Get Recipes Delivered

INSTRUCTIONS

1
Bake the Buffalo tempeh

Preheat the oven to 400°F. Add hot sauce and butter to a small saucepan over medium heat. Whisk Buffalo sauce until butter is melted and remove saucepan from heat. Add tempeh to Buffalo sauce and stir. Remove tempeh from saucepan, gently shake to remove excess sauce, and transfer to a foil-lined baking sheet. Bake until crispy, 20 to 22 minutes. Reserve any remaining sauce. TIPS: You will use this saucepan again in the next step. If you don’t have foil, add 2 tsp oil to the baking sheet instead (though tempeh may stick slightly).

2
Toast the pumpkin seeds

Wipe the saucepan clean.

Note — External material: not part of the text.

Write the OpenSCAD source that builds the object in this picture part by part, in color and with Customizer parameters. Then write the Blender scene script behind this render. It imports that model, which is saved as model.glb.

Heat pumpkin seeds, 1 tsp vegetable oil, and a pinch of salt over medium heat. Cook until crispy and lightly browned, 2 to 3 minutes. (4-serving meal: use 2 tsp vegetable oil)

3
Prepare the celery radish slaw

Add celery, scallion, radish, and ranch dressing to a large bowl and toss the celery radish slaw.

4
Serve

Place baby romaine lettuce leaves on plates and top with Buffalo tempeh and celery radish slaw. Drizzle the Buffalo tempeh tacos with any remaining Buffalo sauce and toasted pumpkin seeds. Bon appétit!